Fecal microbiota transplant (FMT) experiments refined the mechanism further: mice receiving stool from BBR-treated donors were protected even when their own gut bacteria were suppressed, pointing to transferable metabolites rather than microbial community restructuring as the active principle. Filtered fecal bacterial supernatants alone recapitulated the protective effect in antibiotic-pretreated mice.

Using 16S rRNA sequencing and LC-MS/MS metabolomics, the study identified dihydroberberine (dhBBR) as the key metabolite. Gut bacteria—particularly Bacteroides and Bifidobacterium expressing the enzyme nitroreductase—reduce BBR to dhBBR, which was confirmed in both mouse and human feces after oral BBR. Direct oral administration of dhBBR mimicked BBR's hepatoprotective effects, while also suppressing serum 5-HT levels. dhBBR was shown to inhibit TPH1 enzymatic activity and downregulate Tph1 gene transcription in intestinal enterochromaffin cells, reducing gut-derived serotonin production. Lower circulating 5-HT then diminishes activation of hepatic 5-HT receptors (5-HTRs), interrupting a pro-injury signaling axis in the liver.

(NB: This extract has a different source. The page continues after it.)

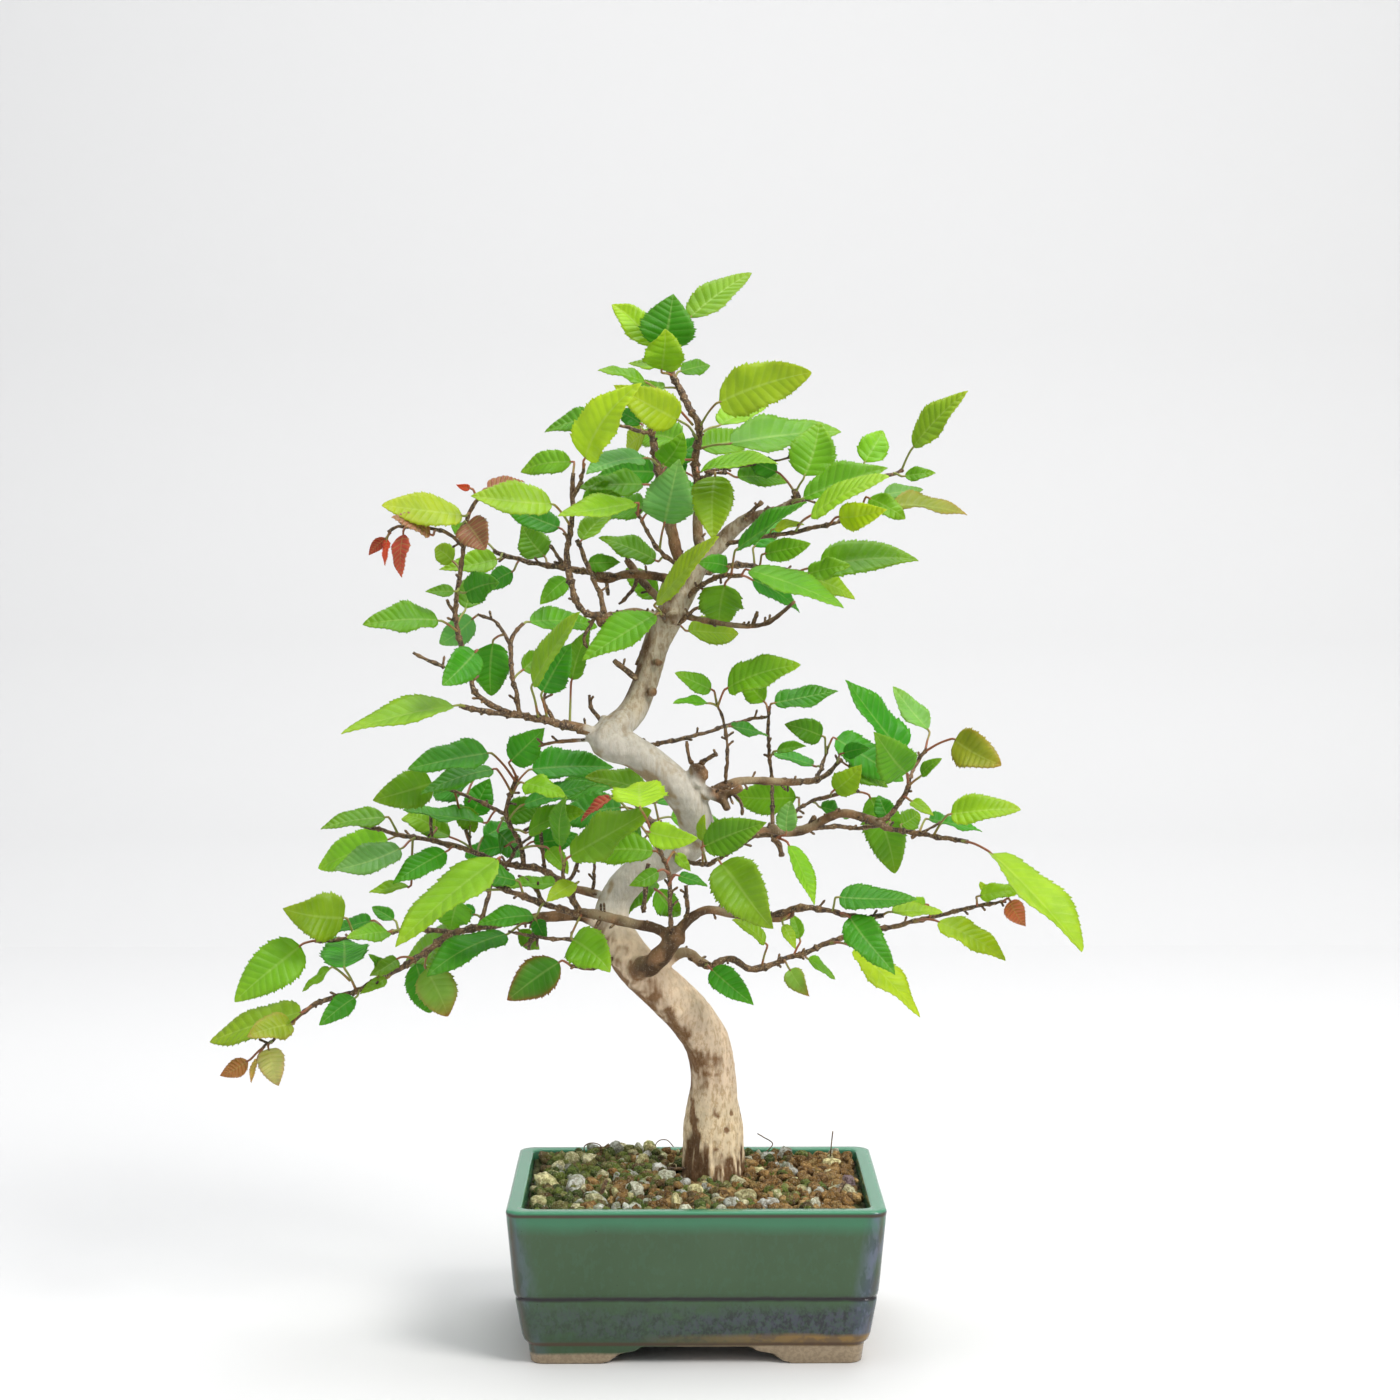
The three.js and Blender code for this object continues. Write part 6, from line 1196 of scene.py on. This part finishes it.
clay = blend_colors(tree, speckle_mask(tree, 700, 0.5), (0.37, 0.285, 0.185), (0.29, 0.22, 0.14))
right_half = number_of(tree, "GREATER_THAN", rightness, 0.45)
bare_foot = number_of(tree, "MAXIMUM", height_band(tree, 0.0046, 0.0034, 0.002, 30),
                      both(tree, height_band(tree, 0.0078, 0.007, 0.001, 30), right_half))
color = blend_colors(tree, bare_foot, color, clay)
color = blend_colors(tree, speckle_mask(tree, 1000, 0.74, 1.0, 0.03), color, (0.02, 0.02, 0.02))
finish(tree, surface, color, 0.2, 0.35)
surface.inputs["Coat Weight"].default_value = 0.15
surface.inputs["Coat Roughness"].default_value = 0.08
raise_relief(tree, surface, speckle_mask(tree, 160, 0.5, 1.0, 0.3), 0.08, 0.0004)
pot.data.materials.clear()
pot.data.materials.append(glaze)
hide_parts("pot")
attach(pot, "root")

# Drainage screens
# Two squares of black plastic mesh lie over the drainage holes and keep the soil in the pot. They are cut
# from a moulded sheet, and the soil holds them down.

screen_plastic, tree, surface = material_of("screen_plastic")
color = blend_colors(tree, speckle_mask(tree, 500, 0.5), (0.018, 0.018, 0.022), (0.03, 0.03, 0.034))
finish(tree, surface, color, 0.55)
for side in ("left", "right"):
    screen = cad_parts[f"drain_screen_{side}"]
    screen.data.materials.clear()
    screen.data.materials.append(screen_plastic)

# Soil
# Bonsai soil is a mix of baked clay, pumice and bark grains, filled in loose. Moss has grown over the left
# part, and the right part shows brown clay grains.

SOIL_EDGE = 0.0596
SOIL_MOUND = 0.0024
SOIL_HEAP = 0.0028
SOIL_BACK = 0.0018
BED_BELOW_GRAINS = 0.0022
GRAIN_COUNT = 1250
TUFT_COUNT, SHOOTS_IN_TUFT = 300, 22
CAVITY_WIDTH, CAVITY_DEPTH = 0.1362, 0.1020


def soil_height(x, y):
    out = (x * 2 / POT_WIDTH) ** 2 + (y * 2 / POT_DEPTH) ** 2
    heap = math.exp(-((x + 0.032) / 0.022) ** 2 - ((y - 0.04) / 0.014) ** 2)
    back = SOIL_BACK * clamp((y - 0.012) / 0.03)
    return SOIL_EDGE + SOIL_MOUND * max(0.0, 1 - out) + SOIL_HEAP * heap + back


bm = bmesh.new()
columns, rows = 90, 66
grid = []
for row in range(rows + 1):
    line = []
    for column in range(columns + 1):
        x = (column / columns - 0.5) * CAVITY_WIDTH
        y = (row / rows - 0.5) * CAVITY_DEPTH
        bump = 0.0011 * noise.noise(Vector((x * 260, y * 260, 3.1)))
        bump += 0.0006 * noise.noise(Vector((x * 700, y * 700, 1.7)))
        line.append(bm.verts.new((x + POT_X, y + POT_Y, soil_height(x, y) - BED_BELOW_GRAINS + bump)))
    grid.append(line)
for low, high in zip(grid, grid[1:]):
    for column in range(columns):
        bm.faces.new((low[column], low[column + 1], high[column + 1], high[column]))
rim_line = grid[0] + [line[-1] for line in grid[1:]]
rim_line += list(reversed(grid[-1][:-1])) + [line[0] for line in reversed(grid[1:-1])]
floor_line = []
for vert in rim_line:
    spot = Vector(((vert.co.x - POT_X) * 0.88 + POT_X, (vert.co.y - POT_Y) * 0.84 + POT_Y, 0.0149))
    floor_line.append(bm.verts.new(spot))
join_rings(bm, [floor_line, rim_line])
bm.faces.new(list(reversed(floor_line)))
for face in bm.faces:
    face.smooth = True
soil = new_piece("soil_bed", bm)

# Grain colours, as linear colours: baked clay, pumice, and clay with moss on it.
CLAY = [(0.3, 0.165, 0.05), (0.4, 0.235, 0.08), (0.22, 0.12, 0.04), (0.48, 0.31, 0.12), (0.34, 0.2, 0.07)]
PUMICE = [(0.8, 0.76, 0.48), (0.74, 0.75, 0.6), (0.56, 0.58, 0.52), (0.84, 0.78, 0.42), (0.78, 0.79, 0.74)]
MOSSY = [(0.15, 0.19, 0.04), (0.085, 0.12, 0.03), (0.28, 0.27, 0.1), (0.13, 0.09, 0.04), (0.22, 0.14, 0.06)]
draw = random.Random("soil grains")
bm = bmesh.new()
grain_tone = bm.verts.layers.float_color.new("grain_tone")
trunk_foot = on_tree(7.6, 62, 7)


def ball_of(subdivisions):
    """Corners and faces of a ball of radius one."""
    ball = bmesh.new()
    bmesh.ops.create_icosphere(ball, subdivisions=subdivisions, radius=1)
    corners = [vert.co.copy() for vert in ball.verts]
    faces = [[vert.index for vert in face.verts] for face in ball.faces]
    ball.free()
    return corners, faces


SMALL_BALL, LARGE_BALL = ball_of(2), ball_of(3)


def add_grain(x, y, z, size, tint, mossed, ball=SMALL_BALL, rough=0.5):
    """A broken, pitted grain; its fourth tone value says how much moss lies on top."""
    corners, faces = ball
    spin = Quaternion((draw.uniform(-1, 1), draw.uniform(-1, 1), draw.uniform(-1, 1)), draw.uniform(0, 6.28))
    squeeze = Vector((draw.uniform(0.8, 1.25), draw.uniform(0.75, 1.1), draw.uniform(0.65, 0.95)))
    offset = Vector((draw.uniform(0, 50), draw.uniform(0, 50), draw.uniform(0, 50)))
    shade = draw.uniform(0.7, 1.15)
    tone = (tint[0] * shade, tint[1] * shade, tint[2] * shade, mossed)
    middle = Vector((x + POT_X, y + POT_Y, z))
    made = []
    for corner in corners:
        swell = 1 + rough * (noise.noise(corner * 0.85 + offset) + 0.6 * noise.noise(corner * 2.5 + offset))
        vert = bm.verts.new(spin @ (corner * squeeze * (swell * size / 2)) + middle)
        vert[grain_tone] = tone
        made.append(vert)
    for face in faces:
        bm.faces.new([made[index] for index in face]).smooth = True


def clear_of_trunk(x, y, gap):
    return math.hypot(x + POT_X - trunk_foot.x, y + POT_Y - trunk_foot.y) > gap


# Larger pale stones, in millimetres: place, size. The purple-grey one lies at the right.
STONES = [
    (17, -7, 6.4), (20, -30, 8.8), (28, -40, 8.8), (47, -38, 7.6), (0, -20, 7), (-25, -18, 8.6),
    (-60, -3, 9.2), (-49, -11, 9.6), (-33, 41, 7.2), (38, 41, 7), (56, 12, 7.6), (62, -16, 7.4),
    (-15, 15, 6.6), (-22, 23, 7.2), (-44, 30, 7.2), (-52, 31, 7), (58, 30, 7), (63, -1, 7), (14, -41, 8),
    (60, -12, 5.5), (-24, 41, 6), (-40, -30, 7), (-12, 2, 7), (-57, 24, 6.5), (-38, 6, 6.6),
    (-62, -32, 7.5), (-8, -38, 6), (40, 14, 5.5),
]
for x, y, size in STONES:
    tint = (0.24, 0.17, 0.19) if (x, y) == (63, -1) else draw.choice(PUMICE)
    spot = (x / 1000, y / 1000)
    add_grain(*spot, soil_height(*spot) + 0.0006, size / 1000, tint, max(0, 0.12 - x / 250), LARGE_BALL, 0.42)
placed = 0
while placed < GRAIN_COUNT:
    size = draw.uniform(0.0034, 0.0062)
    x = draw.uniform(-0.5, 0.5) * (CAVITY_WIDTH - size)
    y = draw.uniform(-0.5, 0.5) * (CAVITY_DEPTH - size)
    if not clear_of_trunk(x, y, 0.0135):
        continue
    mossy = draw.random() < 0.52 - x * 9
    if draw.random() < (0.2 if mossy else 0.06):
        tint = draw.choice(PUMICE)
    else:
        tint = draw.choice(MOSSY if mossy else CLAY)
    mossed = draw.uniform(0.1, 0.8) if mossy else draw.uniform(0, 0.2) * (draw.random() < 0.3)
    add_grain(x, y, soil_height(x, y) + draw.uniform(-0.0022, 0.001), size, tint, mossed)
    placed += 1
grains = new_piece("soil_grains", bm)

grain_clay, tree, surface = material_of("grain_clay")
tone = node_of(tree, "ShaderNodeAttribute", attribute_name="grain_tone")
darker = blend_colors(tree, 1.0, tone.outputs["Color"], (0.5, 0.46, 0.4), "MULTIPLY")
color = blend_colors(tree, speckle_mask(tree, 620, 0.5), tone.outputs["Color"], darker)
color = blend_colors(tree, both(tree, speckle_mask(tree, 2300, 0.62), 0.6), color, (0.62, 0.56, 0.42))
green = blend_colors(tree, speckle_mask(tree, 900, 0.5), (0.09, 0.16, 0.02), (0.2, 0.27, 0.05))
moss_share = both(tree, tone.outputs["Alpha"], speckle_mask(tree, 230, 0.52, 1.0, 0.06))
color = blend_colors(tree, both(tree, moss_share, 0.85), color, green)
finish(tree, surface, color, 0.9, 0.2)
raise_relief(tree, surface, speckle_mask(tree, 1100, 0.5, 1.0, 0.15), 0.8, 0.0006)
grains.data.materials.append(grain_clay)

# The bed under the grains is dark: fine soil, and painted shade in the gaps between the grains.
soil_fines_and_gap_shade, tree, surface = material_of("soil_fines_and_gap_shade")
color = blend_colors(tree, speckle_mask(tree, 240, 0.5), (0.1, 0.065, 0.03), (0.05, 0.035, 0.018))
color = blend_colors(tree, both(tree, speckle_mask(tree, 90, 0.5), 0.7), color, (0.09, 0.11, 0.025))
finish(tree, surface, color, 0.95)
raise_relief(tree, surface, speckle_mask(tree, 500, 0.5), 0.8, 0.001)
soil.data.materials.append(soil_fines_and_gap_shade)

# Moss cushions between the grains, thicker on the left: many short shoots close together.
bm = bmesh.new()
for tuft in range(TUFT_COUNT):
    x = draw.uniform(-0.064, 0.04) if draw.random() < 0.85 else draw.uniform(-0.064, 0.064)
    y = draw.uniform(-0.047, 0.047)
    if draw.random() > 0.7 - x * 9 or not clear_of_trunk(x, y, 0.013):
        continue
    for shoot in range(SHOOTS_IN_TUFT):
        sx, sy = x + draw.gauss(0, 0.0011), y + draw.gauss(0, 0.0011)
        foot_spot = Vector((sx + POT_X, sy + POT_Y, soil_height(sx, sy) - 0.0006))
        rise = 0.0022 - 500 * ((sx - x) ** 2 + (sy - y) ** 2)
        lean_x, lean_y, growth = (draw.gauss(0, 0.0003) for _ in range(3))
        top = foot_spot + Vector((lean_x, lean_y, max(0.0008, rise + growth)))
        wide = Vector((draw.uniform(-1, 1), draw.uniform(-1, 1), 0)).normalized() * 0.00026
        deep = wide.cross(Vector((0, 0, 1)))
        corners = [bm.verts.new(foot_spot + wide), bm.verts.new(foot_spot - wide * 0.5 + deep),
                   bm.verts.new(foot_spot - wide * 0.5 - deep)]
        point = bm.verts.new(top)
        for index in range(3):
            bm.faces.new((corners[index], corners[(index + 1) % 3], point))
        bm.faces.new(list(reversed(corners)))
moss = new_piece("moss", bm)
moss_green, tree, surface = material_of("moss_green")
color = blend_colors(tree, speckle_mask(tree, 150, 0.5), (0.1, 0.17, 0.025), (0.22, 0.27, 0.05))
finish(tree, surface, color, 0.8)
moss.data.materials.append(moss_green)

# Loose root hairs, a root and two chips of bark, in millimetres from the pot's middle: radius, places.
ROOT_HAIRS = [
    (0.25, [(-46, 42, 62), (-47, 42, 66.4), (-44, 42, 68.2), (-40, 42, 67), (-39.5, 42, 63)]),
    (0.25, [(29, 38, 64), (33, 38, 68.5), (29, 38, 71.5), (26.5, 38, 73)]),
    (0.3, [(57.5, 40, 62), (58, 40, 68), (58.6, 40, 73.5)]),
    (0.22, [(-18, 44, 62), (-16, 44, 68), (-12, 44, 69), (-9, 44, 66)]),
    (0.7, [(-11, 12, 64), (-5, 8, 65), (2, 5, 65.5)]),
    (1.0, [(-38.5, -22, 60), (-37.3, -21, 64), (-36, -20, 67)]),
    (0.9, [(55, -26, 61), (57.5, -23, 63), (60, -20, 66)]),
]
bm = bmesh.new()
for radius, row in ROOT_HAIRS:
    points = [Vector((x / 1000 + POT_X, y / 1000 + POT_Y, z / 1000)) for x, y, z in row]
    grow_limb(bm, smooth_line(points, [radius / 1000] * len(points), 0.0008), 6)
root_hairs = new_piece("root_hairs", bm)
root_hairs.data.materials.append(twig_bark)
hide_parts("soil")
for piece in (soil, grains, moss, root_hairs):
    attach(piece, "root")

# Floor, light and camera
# A plain pale floor that curves up into walls, as in a photo studio. A large soft light stands at the front
# right, one hangs above, a weak one fills from the left, and the camera looks from the front.

BACK_WALL, FRONT_WALL = 3.2, 1.7
bm = bmesh.new()
rings = []
for outward, height in ((0, 0), (0.35, 0.04), (0.6, 0.2), (0.72, 0.5), (0.75, BACK_WALL)):
    ring = []
    for corner_x, corner_y, start in ((2.2, -0.1, 0), (-2.2, -0.1, 90), (-2.2, -1.8, 180), (2.2, -1.8, 270)):
        for step in range(13):
            angle = math.radians(start + step * 7.5)
            x = corner_x + (1.1 + outward) * math.cos(angle)
            y = corner_y + (1.1 + outward) * math.sin(angle)
            ring.append(bm.verts.new((x, y, height if y > 0 else min(height, FRONT_WALL))))
    rings.append(ring)
bm.faces.new(rings[0])
for face in join_rings(bm, [list(reversed(ring)) for ring in rings]):
    face.smooth = True
floor = new_piece("floor", bm)
floor_paint, tree, surface = material_of("floor_paint")
finish(tree, surface, (0.7, 0.7, 0.705), 0.8)
floor.data.materials.append(floor_paint)

world = bpy.data.worlds.new("studio")
world.use_nodes = True
world.node_tree.nodes["Background"].inputs["Color"].default_value = (0.97, 0.985, 1, 1)
world.node_tree.nodes["Background"].inputs["Strength"].default_value = 0.66
bpy.context.scene.world = world
for name, place, size, power, color in (
        ("key", (1.1, -1.0, 1.5), 0.7, 30, (1, 0.98, 0.94)),
        ("fill", (-1.6, -0.9, 0.7), 1.4, 4, (0.95, 0.98, 1)),
        ("top", (0.1, 0.3, 1.9), 1.4, 24, (1, 1, 1))):
    light = bpy.data.lights.new(name, "AREA")
    light.size = size
    light.energy = power
    light.color = color
    lamp = bpy.data.objects.new(name, light)
    lamp.location = place
    lamp.rotation_euler = (Vector((0, 0, 0.22)) - Vector(place)).to_track_quat("-Z", "Y").to_euler()
    bpy.context.scene.collection.objects.link(lamp)

lens = bpy.data.cameras.new("front")
lens.sensor_width = 24
lens.lens = 50.006
camera = bpy.data.objects.new("front", lens)
camera.location = (FRONT_EYE.x / 1000 + POT_X, FRONT_EYE.y / 1000 + POT_Y, FRONT_EYE.z / 1000)
camera.rotation_euler = (math.pi / 2 - 0.0714, 0, -0.0087)
bpy.context.scene.collection.objects.link(camera)
bpy.context.scene.camera = camera
bpy.context.scene.view_settings.view_transform = "Standard"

A randomized, controlled clinical trial in patients with CLD validated these findings in humans: BBR treatment improved serum ALP, GGT, ALT, and AST and significantly decreased serum 5-HT levels. Together, these results establish a novel gut microbiota–BBR–dhBBR–5-HT–liver axis as a therapeutically actionable pathway in cholestatic liver disease.

Key Findings

  • Oral berberine reduces cholestatic liver injury in three distinct mouse models; intraperitoneal BBR has no effect.
  • Gut bacteria (notably Bacteroides and Bifidobacterium) convert BBR to dihydroberberine (dhBBR) via nitroreductase.
  • dhBBR inhibits TPH1 enzyme activity and Tph1 transcription in gut enterochromaffin cells, suppressing serotonin production.
  • Blocking the 5-HT/5-HTR signaling axis in the liver mediates the hepatoprotective effect of dhBBR.
  • A clinical trial confirmed BBR improved liver enzymes and lowered serum 5-HT in patients with cholestatic liver disease.

Methodology

Three CLD mouse models (BDL, ANIT-induced, mdr2-knockout) were used alongside antibiotic depletion, fecal microbiota transplantation, and fecal supernatant transfer experiments to dissect mechanism. LC-MS/MS confirmed dhBBR in feces; a registered randomized controlled clinical trial (ChiCTR2300068536) evaluated BBR in human CLD patients.

Study Limitations

The clinical trial size and duration are not fully detailed in the available text, limiting conclusions about long-term efficacy and safety. The specific gut bacterial species and strains responsible for dhBBR conversion in individual patients may vary, potentially explaining inter-patient differences in response. The direct hepatic mechanism by which 5-HTR activation promotes cholestatic injury requires further mechanistic characterization.